··· Data
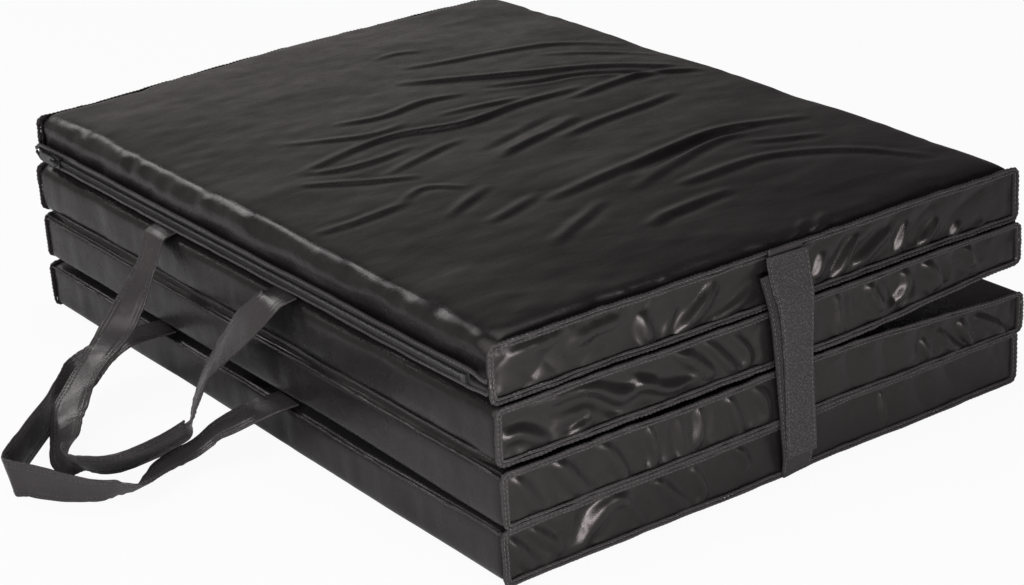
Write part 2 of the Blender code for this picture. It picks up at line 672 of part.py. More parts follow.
def main():
    clear_scene()
    finishes = {
        "nylon": material("black_nylon", (0.014, 0.013, 0.014), 0.38),
        "foam": material("grey_foam", (0.32, 0.32, 0.33), 0.90),
        "webbing": material("black_webbing", (0.018, 0.017, 0.018), 0.70),
        "plastic": material("black_nylon_coil", (0.012, 0.012, 0.013), 0.45),
        "metal": material("black_painted_zinc", (0.020, 0.020, 0.021), 0.35, 0.3),
    }
    bottom = pivot("bottom_panel_origin", 0, 0, 0)
    lower = pivot("lower_fold", FOLD_X, 0, LOWER_FOLD_Z, bottom)
    upper = pivot("middle_fold", -MIDDLE_FOLD_X, 0, MIDDLE_FOLD_Z, lower)
    top = pivot("upper_fold", FOLD_X, 0, UPPER_FOLD_Z, upper)
    parents = {"bottom": bottom, "lower": lower, "upper": upper, "top": top}
    for panel, parent in parents.items():
        make_panel(panel, finishes, parent)
    make_fold_web("lower_fold_web", "bottom", "lower", 1, LOWER_FOLD_Z, finishes["nylon"], bottom)
    make_fold_web("middle_fold_web", "lower", "upper", -1, MIDDLE_FOLD_Z, finishes["nylon"], lower)
    make_fold_web("upper_fold_web", "upper", "top", 1, UPPER_FOLD_Z, finishes["nylon"], upper)

    root_x = -FOLD_X - HANDLE_ROOT_OUT
    upper_swing = pivot("upper_handle_seam", root_x, HANDLE_CENTRE, UPPER_FOLD_Z, top)
    lower_swing = pivot("lower_handle_seam", root_x, HANDLE_CENTRE, LOWER_FOLD_Z, bottom)
    make_handle(
        "upper_handle",
        UPPER_HANDLE_ROUTE,
        UPPER_HANDLE_REACH,
        UPPER_HANDLE_SPREAD,
        UPPER_FOLD_Z,
        finishes["webbing"],
        upper_swing,
    )
    make_handle(
        "lower_handle",
        LOWER_HANDLE_ROUTE,
        LOWER_HANDLE_REACH,
        LOWER_HANDLE_SPREAD,
        LOWER_FOLD_Z,
        finishes["webbing"],
        lower_swing,
    )

    seam_y, seam_z = hook_strap_seam()
    strap_seam = pivot("hook_strap_seam", HOOK_STRAP_TOP_X, seam_y, seam_z, top)
    make_hook_strap(finishes["webbing"], strap_seam)
    make_strap_tab(finishes["webbing"], top)
    make_loop_strap(finishes["webbing"], bottom)

    make_zip(finishes, top)
    slider_track = pivot("slider_track", -zip_layers()[3], slider_middle(), zip_span()[2], top)
    pull_pin = pivot("pull_pin", pull_axis_x(), slider_middle(), zip_span()[2], slider_track)
    make_slider(finishes["metal"], slider_track)
    make_pull(finishes["metal"], pull_pin)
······
» Short exercise
Using the data above, repeat every line exactly.

» Solution below
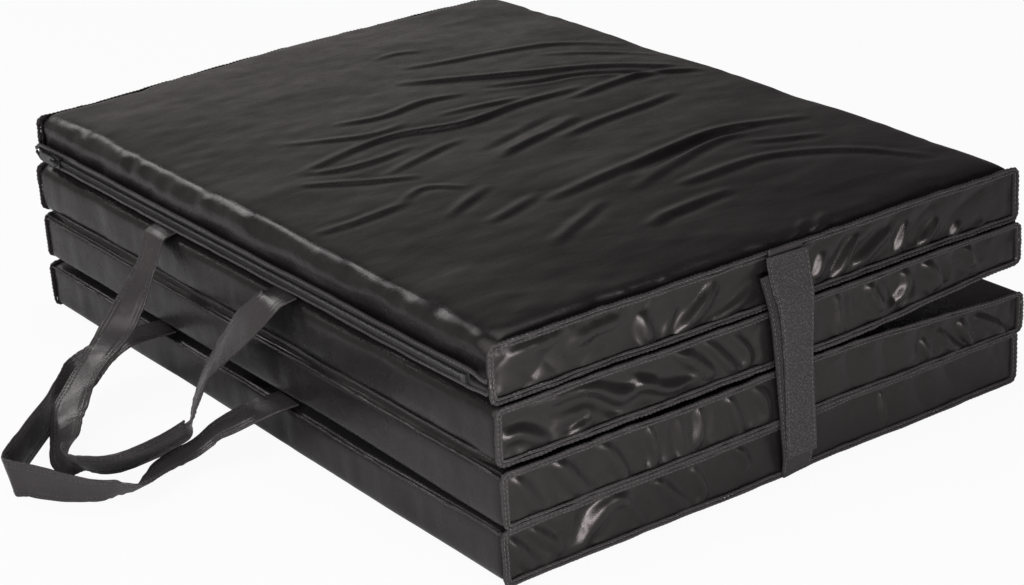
Write part 2 of the Blender code for this picture. It picks up at line 672 of part.py. More parts follow.
def main():
    clear_scene()
    finishes = {
        "nylon": material("black_nylon", (0.014, 0.013, 0.014), 0.38),
        "foam": material("grey_foam", (0.32, 0.32, 0.33), 0.90),
        "webbing": material("black_webbing", (0.018, 0.017, 0.018), 0.70),
        "plastic": material("black_nylon_coil", (0.012, 0.012, 0.013), 0.45),
        "metal": material("black_painted_zinc", (0.020, 0.020, 0.021), 0.35, 0.3),
    }
    bottom = pivot("bottom_panel_origin", 0, 0, 0)
    lower = pivot("lower_fold", FOLD_X, 0, LOWER_FOLD_Z, bottom)
    upper = pivot("middle_fold", -MIDDLE_FOLD_X, 0, MIDDLE_FOLD_Z, lower)
    top = pivot("upper_fold", FOLD_X, 0, UPPER_FOLD_Z, upper)
    parents = {"bottom": bottom, "lower": lower, "upper": upper, "top": top}
    for panel, parent in parents.items():
        make_panel(panel, finishes, parent)
    make_fold_web("lower_fold_web", "bottom", "lower", 1, LOWER_FOLD_Z, finishes["nylon"], bottom)
    make_fold_web("middle_fold_web", "lower", "upper", -1, MIDDLE_FOLD_Z, finishes["nylon"], lower)
    make_fold_web("upper_fold_web", "upper", "top", 1, UPPER_FOLD_Z, finishes["nylon"], upper)

    root_x = -FOLD_X - HANDLE_ROOT_OUT
    upper_swing = pivot("upper_handle_seam", root_x, HANDLE_CENTRE, UPPER_FOLD_Z, top)
    lower_swing = pivot("lower_handle_seam", root_x, HANDLE_CENTRE, LOWER_FOLD_Z, bottom)
    make_handle(
        "upper_handle",
        UPPER_HANDLE_ROUTE,
        UPPER_HANDLE_REACH,
        UPPER_HANDLE_SPREAD,
        UPPER_FOLD_Z,
        finishes["webbing"],
        upper_swing,
    )
    make_handle(
        "lower_handle",
        LOWER_HANDLE_ROUTE,
        LOWER_HANDLE_REACH,
        LOWER_HANDLE_SPREAD,
        LOWER_FOLD_Z,
        finishes["webbing"],
        lower_swing,
    )

    seam_y, seam_z = hook_strap_seam()
    strap_seam = pivot("hook_strap_seam", HOOK_STRAP_TOP_X, seam_y, seam_z, top)
    make_hook_strap(finishes["webbing"], strap_seam)
    make_strap_tab(finishes["webbing"], top)
    make_loop_strap(finishes["webbing"], bottom)

    make_zip(finishes, top)
    slider_track = pivot("slider_track", -zip_layers()[3], slider_middle(), zip_span()[2], top)
    pull_pin = pivot("pull_pin", pull_axis_x(), slider_middle(), zip_span()[2], slider_track)
    make_slider(finishes["metal"], slider_track)
    make_pull(finishes["metal"], pull_pin)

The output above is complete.